• _What you should do_
From the line containing "Keep writing the" through the line containing "return d + 0.9", retype each line exactly; include both end lines and nothing beyond them.

• _Modeling code records_
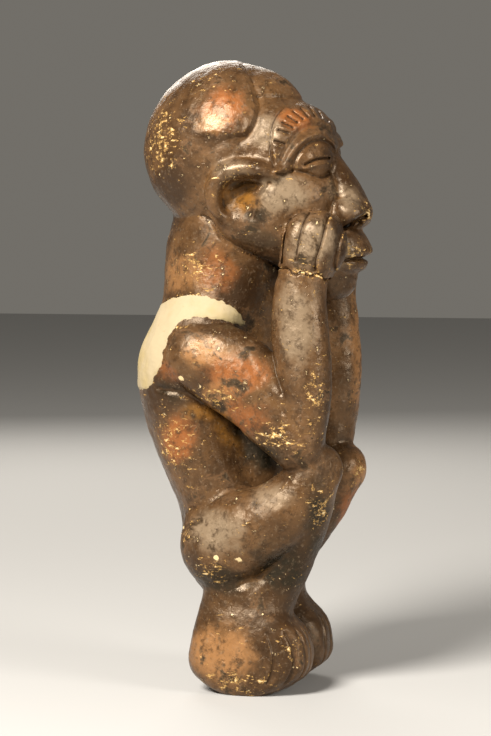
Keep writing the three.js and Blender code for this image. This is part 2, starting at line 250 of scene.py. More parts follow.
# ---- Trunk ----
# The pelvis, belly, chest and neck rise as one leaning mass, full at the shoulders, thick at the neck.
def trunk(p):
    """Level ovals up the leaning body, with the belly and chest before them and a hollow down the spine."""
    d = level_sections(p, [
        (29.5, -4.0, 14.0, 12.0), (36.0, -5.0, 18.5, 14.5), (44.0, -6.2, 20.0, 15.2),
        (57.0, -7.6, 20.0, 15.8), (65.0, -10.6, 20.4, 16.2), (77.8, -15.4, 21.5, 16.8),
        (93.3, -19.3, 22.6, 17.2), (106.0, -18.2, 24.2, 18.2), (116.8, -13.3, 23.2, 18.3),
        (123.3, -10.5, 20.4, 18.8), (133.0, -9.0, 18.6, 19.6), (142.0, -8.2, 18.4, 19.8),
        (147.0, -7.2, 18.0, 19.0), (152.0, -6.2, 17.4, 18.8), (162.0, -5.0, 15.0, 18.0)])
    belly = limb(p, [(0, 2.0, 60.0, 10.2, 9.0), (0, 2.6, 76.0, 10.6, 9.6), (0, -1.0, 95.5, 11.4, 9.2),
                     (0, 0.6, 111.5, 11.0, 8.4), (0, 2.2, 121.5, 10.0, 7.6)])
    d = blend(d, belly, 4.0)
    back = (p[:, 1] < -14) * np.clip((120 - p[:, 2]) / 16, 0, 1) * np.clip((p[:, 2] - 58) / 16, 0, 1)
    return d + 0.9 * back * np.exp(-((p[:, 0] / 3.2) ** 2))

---

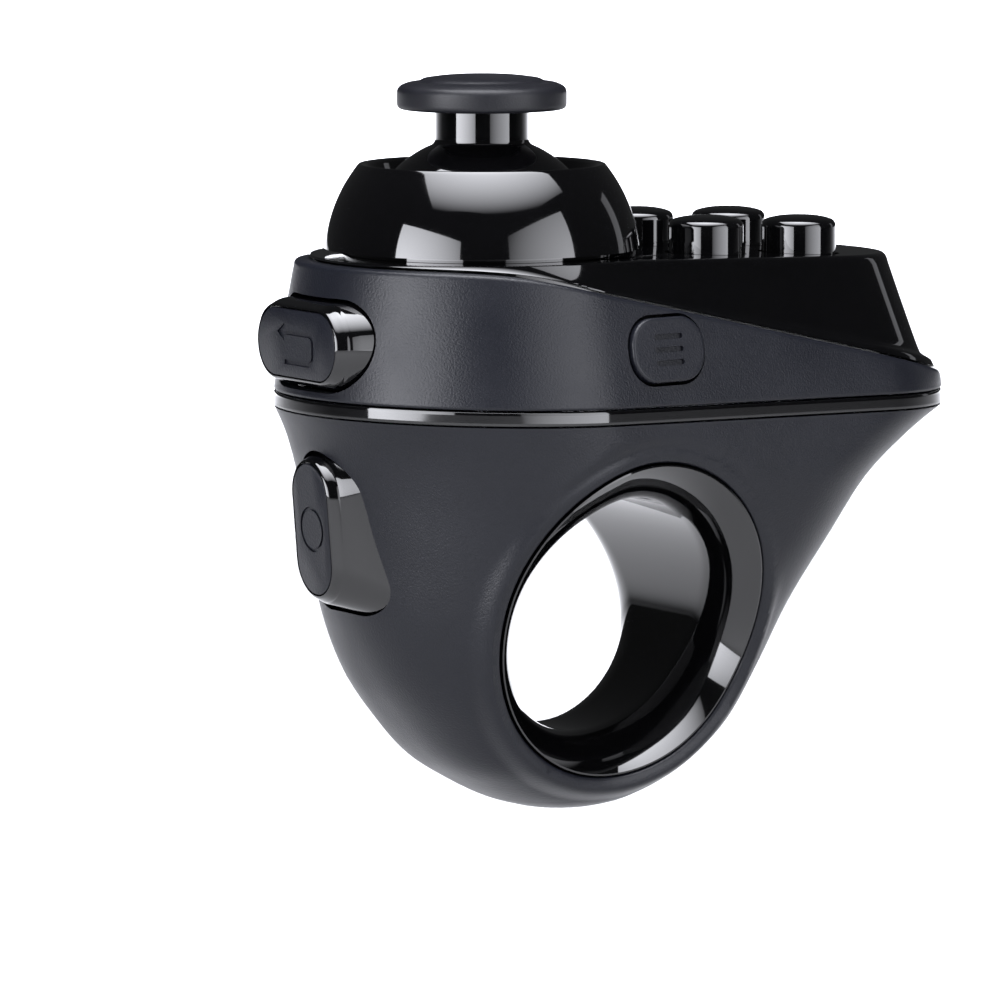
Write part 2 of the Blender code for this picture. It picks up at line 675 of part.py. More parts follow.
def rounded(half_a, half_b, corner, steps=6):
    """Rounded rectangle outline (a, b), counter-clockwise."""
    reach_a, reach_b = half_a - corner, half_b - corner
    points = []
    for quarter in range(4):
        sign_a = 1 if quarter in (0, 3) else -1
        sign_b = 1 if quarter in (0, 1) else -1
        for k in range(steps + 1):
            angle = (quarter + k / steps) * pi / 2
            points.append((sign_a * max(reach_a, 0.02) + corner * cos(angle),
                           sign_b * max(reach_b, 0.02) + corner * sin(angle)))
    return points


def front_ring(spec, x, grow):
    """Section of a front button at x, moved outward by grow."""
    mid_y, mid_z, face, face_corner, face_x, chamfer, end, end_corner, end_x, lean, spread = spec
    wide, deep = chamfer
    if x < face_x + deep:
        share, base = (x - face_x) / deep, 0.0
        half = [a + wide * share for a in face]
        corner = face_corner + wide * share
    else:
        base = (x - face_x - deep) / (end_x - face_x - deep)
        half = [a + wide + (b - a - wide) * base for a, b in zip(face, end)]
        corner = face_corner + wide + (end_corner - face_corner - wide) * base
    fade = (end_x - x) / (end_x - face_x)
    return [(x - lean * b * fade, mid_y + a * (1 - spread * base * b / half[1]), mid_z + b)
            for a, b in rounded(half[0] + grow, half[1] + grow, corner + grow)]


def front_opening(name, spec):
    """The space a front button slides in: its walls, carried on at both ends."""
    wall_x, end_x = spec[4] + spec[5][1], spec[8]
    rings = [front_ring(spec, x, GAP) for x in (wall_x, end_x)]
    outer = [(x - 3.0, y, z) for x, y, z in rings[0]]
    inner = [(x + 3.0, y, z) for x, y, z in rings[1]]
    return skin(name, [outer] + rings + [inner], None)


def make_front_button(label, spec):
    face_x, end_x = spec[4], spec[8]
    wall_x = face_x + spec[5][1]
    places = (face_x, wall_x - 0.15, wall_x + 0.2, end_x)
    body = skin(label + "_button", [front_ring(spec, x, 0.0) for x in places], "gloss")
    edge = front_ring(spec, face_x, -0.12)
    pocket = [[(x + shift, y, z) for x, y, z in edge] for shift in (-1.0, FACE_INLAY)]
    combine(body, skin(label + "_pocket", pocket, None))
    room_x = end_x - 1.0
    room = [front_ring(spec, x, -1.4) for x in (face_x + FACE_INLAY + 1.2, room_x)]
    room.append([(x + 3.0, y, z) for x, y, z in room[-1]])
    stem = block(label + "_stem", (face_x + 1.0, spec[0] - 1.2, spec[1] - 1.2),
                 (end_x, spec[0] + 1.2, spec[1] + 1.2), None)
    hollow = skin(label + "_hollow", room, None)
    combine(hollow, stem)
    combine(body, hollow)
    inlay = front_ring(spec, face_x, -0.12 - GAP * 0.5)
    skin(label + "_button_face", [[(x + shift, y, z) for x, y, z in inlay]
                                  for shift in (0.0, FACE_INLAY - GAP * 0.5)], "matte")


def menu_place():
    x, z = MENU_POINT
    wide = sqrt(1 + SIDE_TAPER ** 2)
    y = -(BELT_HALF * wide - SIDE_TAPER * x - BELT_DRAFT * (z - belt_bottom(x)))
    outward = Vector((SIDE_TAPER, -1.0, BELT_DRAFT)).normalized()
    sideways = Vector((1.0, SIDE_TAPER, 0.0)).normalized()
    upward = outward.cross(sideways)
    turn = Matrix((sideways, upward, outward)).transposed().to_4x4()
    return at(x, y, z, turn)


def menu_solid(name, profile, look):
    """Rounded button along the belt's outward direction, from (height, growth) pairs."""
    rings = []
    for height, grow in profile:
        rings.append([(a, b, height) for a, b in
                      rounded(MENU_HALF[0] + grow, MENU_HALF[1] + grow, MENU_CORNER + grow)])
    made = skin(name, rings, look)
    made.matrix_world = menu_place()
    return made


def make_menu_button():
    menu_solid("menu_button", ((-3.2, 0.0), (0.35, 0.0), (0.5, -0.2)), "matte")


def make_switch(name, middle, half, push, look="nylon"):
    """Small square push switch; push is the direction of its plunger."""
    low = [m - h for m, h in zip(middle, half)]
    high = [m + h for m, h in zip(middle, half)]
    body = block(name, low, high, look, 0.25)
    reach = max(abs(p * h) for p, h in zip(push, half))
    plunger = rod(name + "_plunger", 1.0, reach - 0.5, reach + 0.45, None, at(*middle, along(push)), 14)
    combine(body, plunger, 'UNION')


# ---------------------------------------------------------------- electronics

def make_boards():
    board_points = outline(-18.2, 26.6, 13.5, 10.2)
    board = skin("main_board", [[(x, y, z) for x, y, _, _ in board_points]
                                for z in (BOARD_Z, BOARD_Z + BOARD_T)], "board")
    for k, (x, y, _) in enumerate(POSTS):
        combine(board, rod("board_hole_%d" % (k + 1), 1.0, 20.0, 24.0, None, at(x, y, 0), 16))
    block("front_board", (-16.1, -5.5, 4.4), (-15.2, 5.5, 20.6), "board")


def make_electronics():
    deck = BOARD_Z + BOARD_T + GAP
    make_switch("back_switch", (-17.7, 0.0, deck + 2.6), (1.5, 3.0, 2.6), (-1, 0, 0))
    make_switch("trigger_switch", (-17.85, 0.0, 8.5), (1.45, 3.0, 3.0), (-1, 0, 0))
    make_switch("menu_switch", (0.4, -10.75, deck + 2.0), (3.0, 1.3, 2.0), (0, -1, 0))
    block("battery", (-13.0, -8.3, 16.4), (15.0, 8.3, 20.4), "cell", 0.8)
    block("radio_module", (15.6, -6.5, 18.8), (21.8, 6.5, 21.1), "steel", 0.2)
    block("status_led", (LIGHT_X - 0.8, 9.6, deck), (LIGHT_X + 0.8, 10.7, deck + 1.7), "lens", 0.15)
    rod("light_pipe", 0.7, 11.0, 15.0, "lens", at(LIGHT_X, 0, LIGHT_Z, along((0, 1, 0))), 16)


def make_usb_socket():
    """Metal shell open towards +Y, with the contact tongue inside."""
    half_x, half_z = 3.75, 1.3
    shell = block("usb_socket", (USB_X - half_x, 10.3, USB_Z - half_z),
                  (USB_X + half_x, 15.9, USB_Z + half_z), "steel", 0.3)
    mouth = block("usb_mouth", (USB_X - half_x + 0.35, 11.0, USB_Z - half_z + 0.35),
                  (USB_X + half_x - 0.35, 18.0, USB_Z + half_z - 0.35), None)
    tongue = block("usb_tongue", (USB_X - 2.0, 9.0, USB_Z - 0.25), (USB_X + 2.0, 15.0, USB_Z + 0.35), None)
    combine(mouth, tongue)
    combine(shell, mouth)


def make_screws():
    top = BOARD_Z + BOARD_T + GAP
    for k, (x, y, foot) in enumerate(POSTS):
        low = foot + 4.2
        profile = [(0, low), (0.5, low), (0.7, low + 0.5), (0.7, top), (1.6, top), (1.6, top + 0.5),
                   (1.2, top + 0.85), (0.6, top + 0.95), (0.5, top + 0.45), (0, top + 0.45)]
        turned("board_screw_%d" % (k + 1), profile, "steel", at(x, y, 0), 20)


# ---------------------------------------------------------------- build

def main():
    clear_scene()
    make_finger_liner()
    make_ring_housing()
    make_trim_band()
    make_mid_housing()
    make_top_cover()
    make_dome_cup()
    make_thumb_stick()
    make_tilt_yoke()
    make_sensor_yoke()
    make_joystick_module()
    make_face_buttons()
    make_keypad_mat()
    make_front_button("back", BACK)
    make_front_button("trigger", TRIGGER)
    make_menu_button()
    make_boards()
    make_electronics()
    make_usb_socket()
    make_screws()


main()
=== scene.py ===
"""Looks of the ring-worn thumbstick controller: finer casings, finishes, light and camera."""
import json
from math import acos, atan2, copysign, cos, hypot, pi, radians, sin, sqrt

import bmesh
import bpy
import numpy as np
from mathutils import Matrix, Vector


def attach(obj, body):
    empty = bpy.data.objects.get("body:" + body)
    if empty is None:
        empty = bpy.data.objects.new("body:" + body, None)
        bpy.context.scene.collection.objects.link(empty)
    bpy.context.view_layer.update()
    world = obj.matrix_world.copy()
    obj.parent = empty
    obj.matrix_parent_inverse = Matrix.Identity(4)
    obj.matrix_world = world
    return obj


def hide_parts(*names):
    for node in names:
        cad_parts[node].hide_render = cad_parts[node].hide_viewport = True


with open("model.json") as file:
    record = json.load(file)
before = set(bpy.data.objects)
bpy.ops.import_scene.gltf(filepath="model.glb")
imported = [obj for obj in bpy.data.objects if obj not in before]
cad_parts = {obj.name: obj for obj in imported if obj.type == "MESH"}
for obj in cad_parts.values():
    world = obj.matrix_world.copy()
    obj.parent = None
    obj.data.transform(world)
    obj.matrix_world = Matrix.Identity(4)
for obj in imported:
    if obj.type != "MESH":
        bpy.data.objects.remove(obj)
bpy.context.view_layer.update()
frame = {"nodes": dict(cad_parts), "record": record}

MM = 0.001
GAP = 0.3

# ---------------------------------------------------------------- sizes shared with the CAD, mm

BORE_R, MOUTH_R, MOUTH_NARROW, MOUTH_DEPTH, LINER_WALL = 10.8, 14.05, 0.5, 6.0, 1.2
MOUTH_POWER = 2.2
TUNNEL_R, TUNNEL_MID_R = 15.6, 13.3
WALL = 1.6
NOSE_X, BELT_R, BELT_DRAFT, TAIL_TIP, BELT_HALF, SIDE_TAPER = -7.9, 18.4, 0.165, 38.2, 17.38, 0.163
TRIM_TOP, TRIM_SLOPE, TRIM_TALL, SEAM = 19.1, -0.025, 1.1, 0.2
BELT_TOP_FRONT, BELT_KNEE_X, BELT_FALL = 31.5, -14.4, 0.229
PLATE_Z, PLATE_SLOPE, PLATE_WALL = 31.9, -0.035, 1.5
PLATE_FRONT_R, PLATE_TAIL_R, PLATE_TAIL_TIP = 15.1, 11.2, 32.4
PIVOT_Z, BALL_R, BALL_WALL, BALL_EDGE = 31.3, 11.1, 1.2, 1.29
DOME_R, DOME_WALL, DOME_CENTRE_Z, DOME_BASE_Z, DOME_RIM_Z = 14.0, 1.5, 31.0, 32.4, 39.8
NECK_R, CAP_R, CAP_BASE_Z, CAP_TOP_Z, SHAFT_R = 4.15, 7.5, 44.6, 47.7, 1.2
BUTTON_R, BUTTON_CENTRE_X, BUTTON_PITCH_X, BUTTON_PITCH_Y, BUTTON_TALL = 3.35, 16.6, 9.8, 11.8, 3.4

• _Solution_
Keep writing the three.js and Blender code for this image. This is part 2, starting at line 250 of scene.py. More parts follow.
# ---- Trunk ----
# The pelvis, belly, chest and neck rise as one leaning mass, full at the shoulders, thick at the neck.
def trunk(p):
    """Level ovals up the leaning body, with the belly and chest before them and a hollow down the spine."""
    d = level_sections(p, [
        (29.5, -4.0, 14.0, 12.0), (36.0, -5.0, 18.5, 14.5), (44.0, -6.2, 20.0, 15.2),
        (57.0, -7.6, 20.0, 15.8), (65.0, -10.6, 20.4, 16.2), (77.8, -15.4, 21.5, 16.8),
        (93.3, -19.3, 22.6, 17.2), (106.0, -18.2, 24.2, 18.2), (116.8, -13.3, 23.2, 18.3),
        (123.3, -10.5, 20.4, 18.8), (133.0, -9.0, 18.6, 19.6), (142.0, -8.2, 18.4, 19.8),
        (147.0, -7.2, 18.0, 19.0), (152.0, -6.2, 17.4, 18.8), (162.0, -5.0, 15.0, 18.0)])
    belly = limb(p, [(0, 2.0, 60.0, 10.2, 9.0), (0, 2.6, 76.0, 10.6, 9.6), (0, -1.0, 95.5, 11.4, 9.2),
                     (0, 0.6, 111.5, 11.0, 8.4), (0, 2.2, 121.5, 10.0, 7.6)])
    d = blend(d, belly, 4.0)
    back = (p[:, 1] < -14) * np.clip((120 - p[:, 2]) / 16, 0, 1) * np.clip((p[:, 2] - 58) / 16, 0, 1)
    return d + 0.9 * back * np.exp(-((p[:, 0] / 3.2) ** 2))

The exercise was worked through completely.